Enfield's complaint was that the TSR did not have a minimum requirement that the bidder must initially provide a service of two trains per hour (between 6 am and midnight) for the Angel Road/Meridian Water station, and then, from May 2018, when a new track will be built, a service of four trains per hour.

This minimum requirement was, the London borough argued, crucially important to the success of its plans for the development of Meridian Water. This development was described by the council as the biggest development in London since the 2012 Olympics.

Enfield contended that two emails containing statements from the Department for Transport generated a substantive, alternatively, a procedural legitimate expectation that the TSR would require four trains per hour to stop at Angel Road.
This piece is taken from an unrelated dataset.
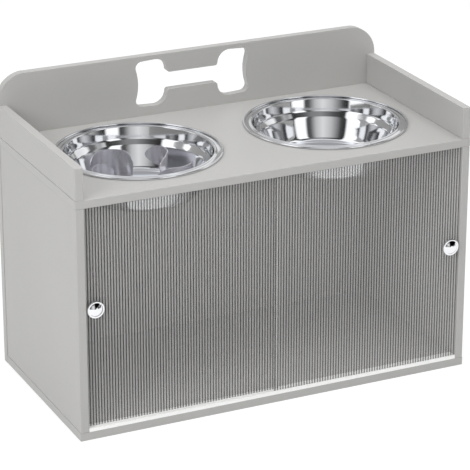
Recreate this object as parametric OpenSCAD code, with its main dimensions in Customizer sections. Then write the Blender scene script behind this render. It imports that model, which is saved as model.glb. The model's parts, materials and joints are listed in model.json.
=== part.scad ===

The council also argued that the defendant took into account an irrelevant consideration (that it would not technically be possible to provide such a service), failed to take into account a relevant consideration (it did not factor the value of the regeneration at Meridian Water into its economic modelling), made an irrational decision, and acted with conspicuous unfairness by failing to give the council an opportunity to make further representations about the impact of the failure to include a four trains per hour service to Angel Road in the TSR.

The DfT countered that Enfield could not reasonably rely on the emails to generate a legitimate expectation, or an argument that the defendant had acted unfairly by resiling from the emails. It argued that the emails were not clear enough to generate any legitimate expectation, and that the claimant did not rely on them to its detriment.

On the irrationality arguments, the Department suggested it had a wide discretion to decide what factors were relevant to a transport procurement decision such as this one. The DfT added that it had not acted irrationally in its approach to the analysis which underpinned the TSR.

Mrs Justice Elisabeth Laing concluded that all of the grounds advanced by Enfield were arguable and she granted permission to apply for judicial review.

“The Defendant's contradictory and confusing messages about the TSR for Angel Road station did not generate a legitimate expectation, as I have held, but they merited investigation and full explanation, as they cast arguable doubt both on the decision embodied in that part of the TSR, and on the process by which it was reached,” she said.

However, the judge said she did not consider that the Transport Secretary had generated any legitimate expectation, whether substantive or procedural.

She added that she did not believe the DfT had: acted with conspicuous unfairness; taken into account irrelevant considerations or failed to take into account relevant considerations; or otherwise acted irrationality.

Mrs Justice Elisabeth Laing went on to reject the council’s claim over it being not allowed to make further representations.